According to court filings, Stern not only maintained regular contact with his Iranian handler but also executed specific tasks on their behalf. More significantly, he managed to recruit two additional Israelis into the espionage network, expanding the operational scope of Iranian intelligence inside the occupied territories.
This case highlights Tehran’s ability to infiltrate Israeli society through unconventional channels, leveraging ideological, religious, or disenfranchised elements within the Zionist state. The incident is another blow to Israeli counterintelligence credibility, exposing cracks inside its social fabric and showcasing how Iran can tap into deep internal divisions to run assets within the Zionist entity itself.
Egyptian sources reveal that Cairo has issued a direct warning to the Zionist entity against any attempt to target Palestinian leaders present in Egypt. Egyptian intelligence reportedly has concrete information that Israel is planning to strike Palestinian resistance leaders who have been living under Egyptian protection for years.

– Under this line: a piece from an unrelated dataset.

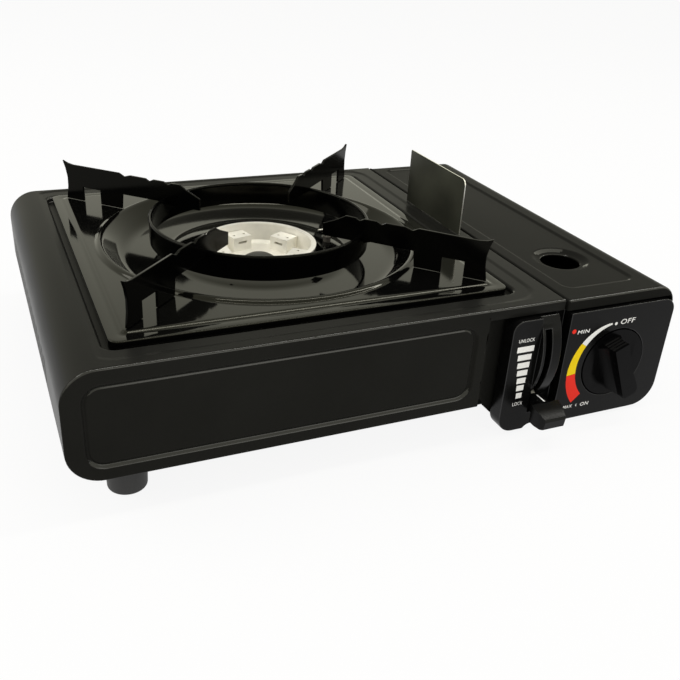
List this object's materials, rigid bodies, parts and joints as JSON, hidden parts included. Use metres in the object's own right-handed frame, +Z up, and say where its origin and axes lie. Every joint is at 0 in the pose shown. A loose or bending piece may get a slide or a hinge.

If true, this is Egypt acknowledging that the Doha strike is part of a broader Zionist decapitation campaign against resistance leadership abroad, and that Cairo could be next on the target list. These leaders are not simply “political figures,” but strategic nodes in the regional resistance architecture, linked to active command-and-support pipelines into Gaza.
Hitting them on Egyptian soil would be an escalation far beyond symbolic politics; it would be a direct attempt to dismantle the operational continuity of the resistance while severing one of Gaza’s key logistical and diplomatic lifelines. Egypt’s public warning is a signal shot, both to Tel Aviv and to allied capitals, that any breach of this sovereignty will not just undermine mediation, it will shift Egypt’s role from neutral broker to a frontline state in the wider regional confrontation.
Even enemy media concedes what Tel Aviv’s censors want buried, the Ramon Airport strike was no isolated mishap, but part of a proven Yemeni pattern from Tel Aviv to Eilat: missile salvos, split warheads, and now a direct drone hit eroding the occupier’s illusion of security.
Maariv warns the hit could cripple the airport’s reputation, spook foreign airlines back out of “Israel,” and force an urgent conscription of resources just to convince them to keep flying in. Even Arkia’s CEO admits the incident will have lasting consequences for the aviation sector.
Channel 14 concedes the Yemenis remain a “continuous challenge” despite months of bombardment and assassinations.
The Ramon hit exposed that even a supposedly low-tech adversary can bypass Israel’s air defense gaps, and that Ansar Allah is now using more complex flight paths to evade detection.